We peer into closets and exclaim, “I didn’t have this many dresses in my whole life! Silk! I never owned anything silk before my wedding dress!” The cultural message, decoded quickly by Mihaly so that he can get on with his happiness revolution, is: you have no reason to be dissatisfied or morose, you ignorant knave, you have everything. You have more silk than emperors. You have more chairs.

Does that make us feel happier, delivering or receiving this common cultural exchange? Of course not. Feeling dissatisfied and unfulfilled, at least some of the time, is greatly compounded when told you are also ungrateful and unable to feel your luck. Why do we persist in doing this to each other? To ourselves? And what’s to blame?

A large part of it is cultural – a relationship to gratitude that is hard to turn around, despite the current and growing hash-taggery of the concept in its various forms: grateful, so grateful, thankful, blessed. But Western culture seems to be having a moment with gratitude. It’s opening the oven door a crack on the cherry pie-smell of gratitude, but we aren’t encouraged to dwell there for long in case we let the heat out.

Back to the chairs. In a class I teach about creativity, I use the example of Marcel Breuer’s ‘Wassily’ chair as a handy illustration of the Bauhaus principle of unlearning cultural expectations about particular objects. The chairs of Western European civilisation looked a certain overstuffed, wooden and wickered way until – poof! Breuer’s machine for sitting arrived. Each time I tell the story of the chair’s invention, I finish by displaying a photograph of the Wassily — a sublime construction of bent aeronautical steel finished with simple leather resting places for human limbs. The participants invariably lean forwards and nod, and say “ooh”, and smile, and exhale together in contemplative wonder. And each time I wait a little longer before asking, “Did you notice the chairs you’re sitting in? When you came in?” because I’ve discovered I’m a jerk sometimes and I enjoy watching my students scramble to look at the chairs in the room. They are sleek, bent-metal frames with a simple fabric scoop. They are beautiful; they are science fiction. They are also everywhere.

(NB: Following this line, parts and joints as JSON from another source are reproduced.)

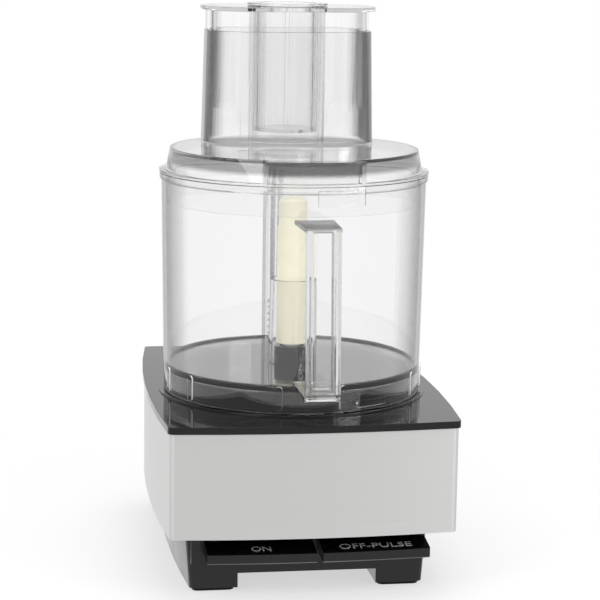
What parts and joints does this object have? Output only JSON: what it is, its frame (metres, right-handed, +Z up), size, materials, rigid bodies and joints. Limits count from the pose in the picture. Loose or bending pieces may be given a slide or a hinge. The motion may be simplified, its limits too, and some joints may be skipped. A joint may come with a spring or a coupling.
{
  "type": "food processor",
  "caption": "Countertop food processor: steel-wrapped drive base with press levers, clear twist-lock bowl with front handle, cover with wide feed tube and nested pushers.",
  "frame": {"origin": "at the floor under the feet, below the middle of the whole; the bowl's axis stands 9.7 mm in front of it", "axes": "+Z up, -Y towards the handle and the levers, +X to the right seen from the front"},
  "size_m": [0.198, 0.2842, 0.378],
  "materials": {
    "gloss_black": "polished black plastic",
    "stainless": "brushed along the panel",
    "satin_black": "satin black plastic",
    "rubber_black": "matt rubber",
    "steel": "plain steel",
    "laminate": "stacked steel sheets",
    "copper": "enamelled copper winding",
    "alloy": "die-cast",
    "switch_black": "moulded",
    "switch_white": "moulded",
    "board_green": "laminate board",
    "capacitor_grey": "moulded can",
    "ivory": "cream moulded plastic",
    "clear": "clear plastic"
  },
  "bodies": {
    "base": {"base_housing": "gloss_black", "drive_drum": "gloss_black", "wrap_panel": "stainless", "rear_cover": "satin_black", "cord_gland": "rubber_black", "lower_base": "satin_black", "foot_front_left": "rubber_black", "foot_front_right": "rubber_black", "foot_back_left": "rubber_black", "foot_back_right": "rubber_black", "base_screw_1": "steel", "base_screw_2": "steel", "base_screw_3": "steel", "base_screw_4": "steel", "rear_screw_1": "steel", "rear_screw_2": "steel", "lever_rod": "steel", "switch_on": "switch_black", "switch_off": "switch_black", "stator_core": "laminate", "winding_top": "copper", "winding_bottom": "copper", "upper_bracket": "alloy", "lower_bracket": "alloy", "bearing_top": "steel", "bearing_bottom": "steel", "motor_bolt_1": "steel", "motor_bolt_2": "steel", "motor_bolt_3": "steel", "motor_bolt_4": "steel", "rubber_mount_1": "rubber_black", "rubber_mount_2": "rubber_black", "rubber_mount_3": "rubber_black", "rubber_mount_4": "rubber_black", "shaft_seal": "rubber_black", "capacitor": "capacitor_grey", "control_board": "board_green", "relay": "switch_black", "interlock_switch": "switch_black"},
    "drive": {"rotor_core": "laminate", "drive_shaft": "steel", "cooling_fan": "switch_black", "disc_stem": "ivory"},
    "lever_on": {"lever_on": "satin_black"},
    "lever_off": {"lever_off": "satin_black"},
    "plunger_on": {"plunger_on": "switch_white"},
    "plunger_off": {"plunger_off": "switch_white"},
    "interlock_plunger": {"interlock_plunger": "switch_white"},
    "bowl": {"work_bowl": "clear", "bowl_chimney": "clear", "bowl_handle": "clear", "rod_channel": "clear", "rod_spring": "steel"},
    "interlock_rod": {"interlock_rod": "steel"},
    "cover": {"cover_lid": "clear", "rod_tab": "clear", "feed_tube": "clear"},
    "large_pusher": {"large_pusher": "clear"},
    "small_pusher": {"small_pusher": "clear"}
  },
  "joints": [
    {"name": "drive_spin", "type": "hinge", "parent": "base", "child": "drive", "pos_m": [0, -0.0097, 0.1], "axis": [0, 0, 1], "continuous": true},
    {"name": "lever_on_press", "type": "hinge", "parent": "base", "child": "lever_on", "pos_m": [0, -0.0717, 0.03], "axis": [1, 0, 0], "range_deg": [0, 4], "stiffness_Nm_per_rad": 1.2, "springref_deg": -4.58},
    {"name": "lever_off_press", "type": "hinge", "parent": "base", "child": "lever_off", "pos_m": [0, -0.0717, 0.03], "axis": [1, 0, 0], "range_deg": [0, 4], "stiffness_Nm_per_rad": 1.2, "springref_deg": -4.58},
    {"name": "plunger_on_slide", "type": "slide", "parent": "base", "child": "plunger_on", "axis": [0, 0, -1], "range_m": [0, 0.0007]},
    {"name": "plunger_off_slide", "type": "slide", "parent": "base", "child": "plunger_off", "axis": [0, 0, -1], "range_m": [0, 0.0007]},
    {"name": "bowl_turn", "type": "hinge", "parent": "base", "child": "bowl", "pos_m": [0, -0.0097, 0.12], "axis": [0, 0, 1], "range_deg": [-25, 0]},
    {"name": "rod_slide", "type": "slide", "parent": "bowl", "child": "interlock_rod", "axis": [0, 0, -1], "range_m": [0, 0.004], "stiffness_N_per_m": 120, "springref_m": -0.006, "deforming": ["rod_spring"]},
    {"name": "interlock_plunger_slide", "type": "slide", "parent": "base", "child": "interlock_plunger", "axis": [0, 0, -1], "range_m": [0, 0.004]},
    {"name": "cover_lift", "type": "slide", "parent": "bowl", "child": "cover", "axis": [0, 0, 1], "range_m": [0, 0.11]},
    {"name": "large_pusher_lift", "type": "slide", "parent": "cover", "child": "large_pusher", "axis": [0, 0, 1], "range_m": [0, 0.1]},
    {"name": "small_pusher_lift", "type": "slide", "parent": "large_pusher", "child": "small_pusher", "axis": [0, 0, 1], "range_m": [0, 0.1]}
  ],
  "couplings": [
    {"joint": "plunger_on_slide", "follows": "lever_on_press", "m_per_rad": 0.01},
    {"joint": "plunger_off_slide", "follows": "lever_off_press", "m_per_rad": 0.01},
    {"joint": "interlock_plunger_slide", "follows": "rod_slide", "ratio": 1}
  ]
}
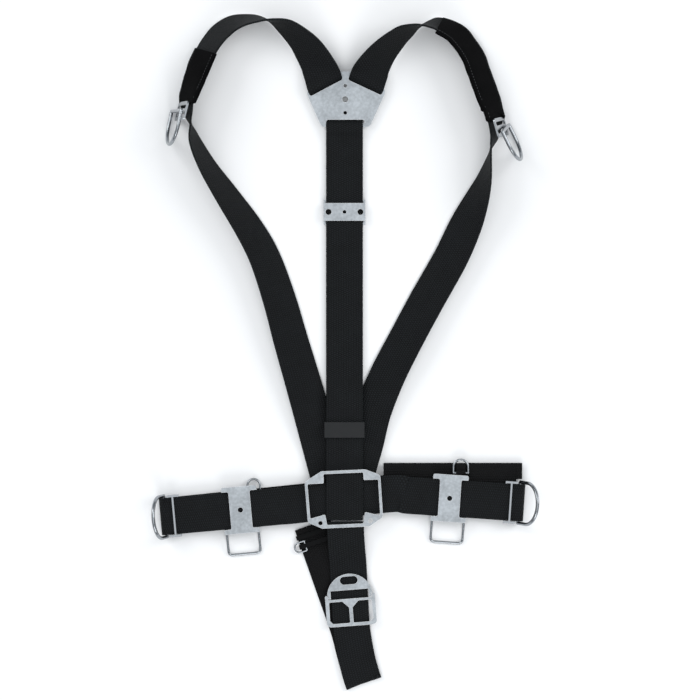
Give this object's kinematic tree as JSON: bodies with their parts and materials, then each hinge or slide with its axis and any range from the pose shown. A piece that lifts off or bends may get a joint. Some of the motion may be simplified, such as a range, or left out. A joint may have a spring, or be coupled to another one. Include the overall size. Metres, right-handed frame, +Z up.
{
  "type": "breathing apparatus harness",
  "caption": "Diving harness of black webbing lying back side up: shoulder straps, spine strap, belt and crotch strap, joined by steel plates, with D-rings that carry breathing cylinders.",
  "frame": {"origin": "on the floor under the middle of the whole harness as it lies flat", "axes": "+Y towards the head end along the spine strap, +Z up from the floor towards the back side, +X to the right seen from above"},
  "size_m": [0.5205, 0.918, 0.0612],
  "materials": {
    "webbing": "matt woven nylon",
    "neoprene": "matt knitted",
    "rubber": "glossy",
    "steel_plate": "bead blasted satin",
    "steel_wire": "electropolished"
  },
  "bodies": {
    "harness": {"shoulder_plate": "steel_plate", "spine_strap": "webbing", "shoulder_strap_left": "webbing", "shoulder_strap_right": "webbing", "shoulder_pad_left": "neoprene", "shoulder_pad_right": "neoprene", "shoulder_slide_left": "steel_wire", "shoulder_slide_right": "steel_wire", "lumbar_plate": "steel_plate", "waist_belt": "webbing", "front_belt_left": "webbing", "front_belt_right": "webbing", "belt_tail": "webbing", "hip_slide_left": "steel_wire", "hip_slide_right": "steel_wire", "waist_buckle_frame": "steel_plate", "waist_buckle_pin": "steel_wire", "crotch_strap": "webbing", "crotch_strap_front": "webbing", "crotch_buckle_frame": "steel_plate", "crotch_band_upper": "rubber", "crotch_band_lower": "rubber"},
    "spine_plate": {"spine_plate": "steel_wire"},
    "keeper_band": {"keeper_band": "rubber"},
    "shoulder_ring_left": {"shoulder_d_ring_left": "steel_wire"},
    "shoulder_ring_right": {"shoulder_d_ring_right": "steel_wire"},
    "hip_plate_left": {"hip_plate_left": "steel_plate"},
    "hip_plate_right": {"hip_plate_right": "steel_plate"},
    "drop_ring_left": {"drop_ring_left": "steel_wire"},
    "drop_ring_right": {"drop_ring_right": "steel_wire"},
    "hip_ring_left": {"hip_d_ring_left": "steel_wire"},
    "hip_ring_right": {"hip_d_ring_right": "steel_wire"},
    "front_ring_left": {"front_d_ring_left": "steel_wire"},
    "front_ring_right": {"front_d_ring_right": "steel_wire"},
    "crotch_ring": {"crotch_d_ring": "steel_wire"},
    "buckle_lever": {"crotch_buckle_lever": "steel_plate"},
    "buckle_cam": {"waist_buckle_cam": "steel_plate"}
  },
  "joints": [
    {"name": "spine_plate_slide", "type": "slide", "parent": "harness", "child": "spine_plate", "axis": [0, 1, 0], "range_m": [-0.1, 0.06]},
    {"name": "keeper_slide", "type": "slide", "parent": "harness", "child": "keeper_band", "axis": [0, 1, 0], "range_m": [-0.006, 0.03]},
    {"name": "hip_plate_slide_left", "type": "slide", "parent": "harness", "child": "hip_plate_left", "axis": [0.9959, 0.0901, 0], "range_m": [-0.03, 0.03]},
    {"name": "hip_plate_slide_right", "type": "slide", "parent": "harness", "child": "hip_plate_right", "axis": [0.9977, -0.0671, 0], "range_m": [-0.03, 0.03]},
    {"name": "shoulder_ring_swing_left", "type": "hinge", "parent": "harness", "child": "shoulder_ring_left", "pos_m": [-0.2265, 0.326, 0.031], "axis": [0.3023, -0.0642, 0.9511], "range_deg": [-100, 0]},
    {"name": "shoulder_ring_swing_right", "type": "hinge", "parent": "harness", "child": "shoulder_ring_right", "pos_m": [0.2175, 0.302, 0.0325], "axis": [-0.2152, -0.2582, 0.9418], "range_deg": [0, 100]},
    {"name": "drop_ring_swing_left", "type": "hinge", "parent": "hip_plate_left", "child": "drop_ring_left", "pos_m": [-0.13838, -0.24238, 0.0102], "axis": [0.9959, 0.0901, 0], "range_deg": [-28, 70]},
    {"name": "drop_ring_swing_right", "type": "hinge", "parent": "hip_plate_right", "child": "drop_ring_right", "pos_m": [0.14055, -0.22663, 0.0102], "axis": [0.9977, -0.0671, 0], "range_deg": [-28, 70]},
    {"name": "hip_ring_swing_left", "type": "hinge", "parent": "harness", "child": "hip_ring_left", "pos_m": [-0.2435, -0.2227, 0.00675], "axis": [-0.0901, 0.9959, 0], "range_deg": [-72, 14]},
    {"name": "hip_ring_swing_right", "type": "hinge", "parent": "harness", "child": "hip_ring_right", "pos_m": [0.2375, -0.204, 0.00675], "axis": [-0.0671, -0.9977, 0], "range_deg": [-60, 26]},
    {"name": "front_ring_swing_left", "type": "hinge", "parent": "harness", "child": "front_ring_left", "pos_m": [-0.122, -0.195, 0.0045], "axis": [0.9945, 0.1045, 0], "range_deg": [0, 18]},
    {"name": "front_ring_swing_right", "type": "hinge", "parent": "harness", "child": "front_ring_right", "pos_m": [0.158, -0.1635, 0.0098], "axis": [1, 0, 0], "range_deg": [0, 85]},
    {"name": "crotch_ring_swing", "type": "hinge", "parent": "harness", "child": "crotch_ring", "pos_m": [-0.0531, -0.2627, 0.004], "axis": [-0.3173, 0.9483, 0], "range_deg": [0, 110]},
    {"name": "buckle_lever_swing", "type": "hinge", "parent": "harness", "child": "buckle_lever", "pos_m": [0.0075, -0.332, 0.00705], "axis": [0.9969, 0.0785, 0], "range_deg": [0, 90]},
    {"name": "buckle_cam_swing", "type": "hinge", "parent": "harness", "child": "buckle_cam", "pos_m": [0.073, -0.186, 0.0034], "axis": [0, 1, 0], "range_deg": [0, 70]}
  ]
}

Breuer designed that chair in the 1920s, I tell them. That’s not so long ago, really. Chairs had never looked that way before that. People thought it was remarkable. And then they got used to it.

We reach a moment of internal hash-taggery together then, my class and I, where we wonder what else we have become used to and we wash cultural expectation from our over-stimulated irises and see our amazing world. #gratitude #sograteful #thankful #welivelikeemporers #omgchairs

Then it vanishes. I know this because I spend hours of my week encouraging others to shuck off our culture of chair-apathy and iPhone entitlement only to hear myself say things like, “Tramtracker! I used to have to stand in the middle of the street in the rain to see if could see the 112 or if I should walk to Nicholson Street instead. These kids live like emperors!”, and feel my shoulders slump with the regret of the cultural ingrate.